Queensland Cadastre and Address Modernisation

Progressing priority modernisation activities for the Queensland Department of Resources spatial cadastre and address management environments. 

 

The Challenge

Queensland Department of Resources is responsible for aggregating, managing, and maintaining Queensland’s spatial cadastre, state-wide addressing, geographical place names register, and other critical foundational spatial datasets.  These datasets are constantly changing, involve complex multi-jurisdictional stakeholders, are key inputs for many critical government services (including emergency services, valuation services, real-estate, postal services, taxation, etc.) and in the creation and maintenance of other key datasets.   

While the Department has ensured processes have evolved to meet contemporary business and geospatial demands, they are committed to progressing priority modernisation activities to achieve spatial cadastre and address management environments that exploit modern geospatial technologies, support comprehensive interoperability and are future-ready. To achieve this requires the future state data-models and systems architectures that will deliver this vision. 

 

Partners

This project was a partnership between FrontierSI, Queensland Department of Resources, Business Aspect and Kurrawong AI. 

 

The Solution 

The FrontierSI led team completed a comprehensive review of the current state of the Department’s cadastre and address management platforms, including identifying key stakeholders, integrations and data exchange workflows. From the stakeholder engagement and current state review the data modelling requirements were determined along with expectations of a cloud-based future state architecture.  
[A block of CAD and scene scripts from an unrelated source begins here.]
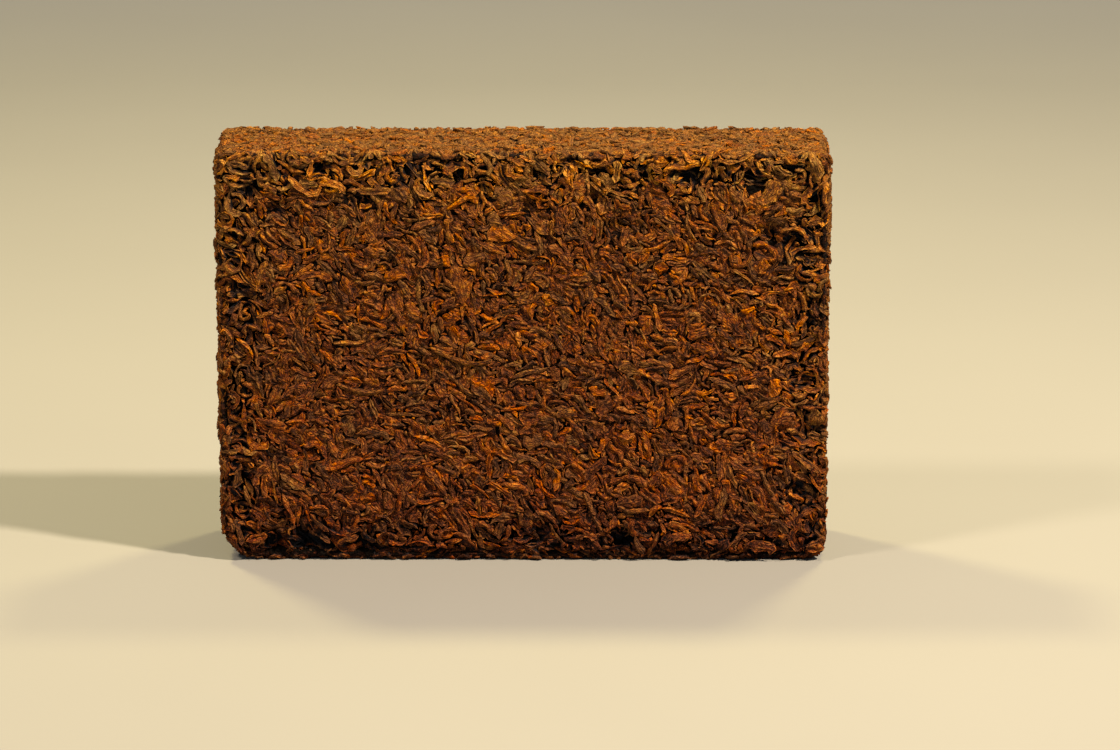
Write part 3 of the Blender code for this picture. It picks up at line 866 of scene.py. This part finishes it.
# Lays each leaf out as one strip of a grid, so baked colours keep to their own leaf.
def layoutOfLeaves(count, columns, share, flip):
    across = math.ceil(math.sqrt(count * 0.6))
    down = math.ceil(count / across)
    left = (np.arange(count) % across) / across
    low = (np.arange(count) // across) / down
    width, height = 0.94 / across, 0.94 / down
    column = np.arange(columns)
    first, mid, second = column / columns, (column + 0.5) / columns, (column + 1) / columns
    here, ahead, flat = share[:-1, None] + 0 * column, share[1:, None] + 0 * column, np.zeros(columns)
    quadU = np.stack((here, here, ahead, ahead), -1)
    quadV = np.stack((first, second, second, first), -1)[None] + 0 * quadU
    tipU = np.stack((flat, flat + share[0], flat + share[0]), -1)
    farU = np.stack((flat + 1, flat + share[-1], flat + share[-1]), -1)
    tipV, farV = np.stack((mid, second, first), -1), np.stack((mid, first, second), -1)
    layouts = []
    for u, v in ((quadU.reshape(-1, 4), quadV.reshape(-1, 4)),
                 (np.concatenate((tipU, farU)), np.concatenate((tipV, farV)))):
        u = left[:, None, None] + u[None] * width
        v = low[:, None, None] + v[None] * height
        both = np.stack((u, v), -1)
        layouts.append(np.where(flip[:, None, None, None], both[:, :, ::-1], both).reshape(-1, 2))
    return np.concatenate(layouts)


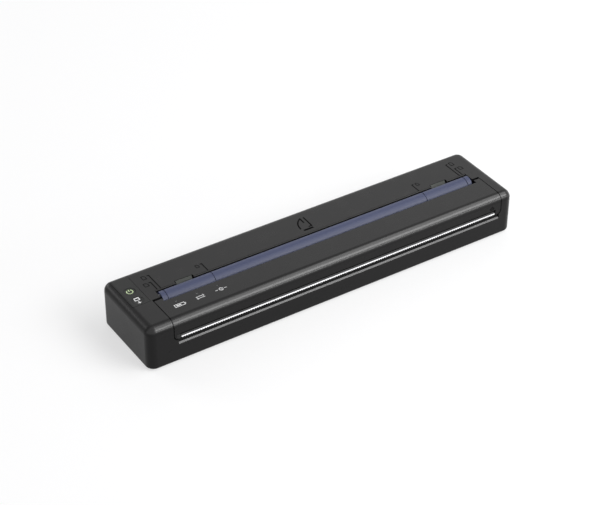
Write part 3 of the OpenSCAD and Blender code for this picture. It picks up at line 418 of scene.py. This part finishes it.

Data models were then designed for the spatial cadastre and feature naming environments, utilising an overarching “supermodel” to integrate the individual models and delineate between a spatial feature (anything that is spatial in the system) and its associated feature label (the annotation of that feature).  To communicate and validate the concepts and functionality of the data models they were implemented in a sandbox environment for Department staff to test. 

Building on these data models, a solution architecture was developed that documented the future systems technical landscape, and the proposed integrations, interfaces, and dependencies between these and other systems supporting land management and data access. 

 

Impact 

The ultimate objective of this project was to target solution requirements and components to a level of detail required for the Department’s subsequent modernisation activities, that will culminate in the final design and implementation of the future spatial cadastre, address, and related systems. In addition, the proposed Spatial Cadastre conceptual data model is based on the emerging Intergovernmental Committee on Surveying and Mapping (ICSM) 3D Cadastral Survey and Exchange Model (CSDM) and the proposed Addressing model aligns with the ICSM “Future of Address Information in Australia and New Zealand Addressing Strategy 2035”. These alignments will facilitate future interoperability across jurisdictions as these models are increasingly adopted.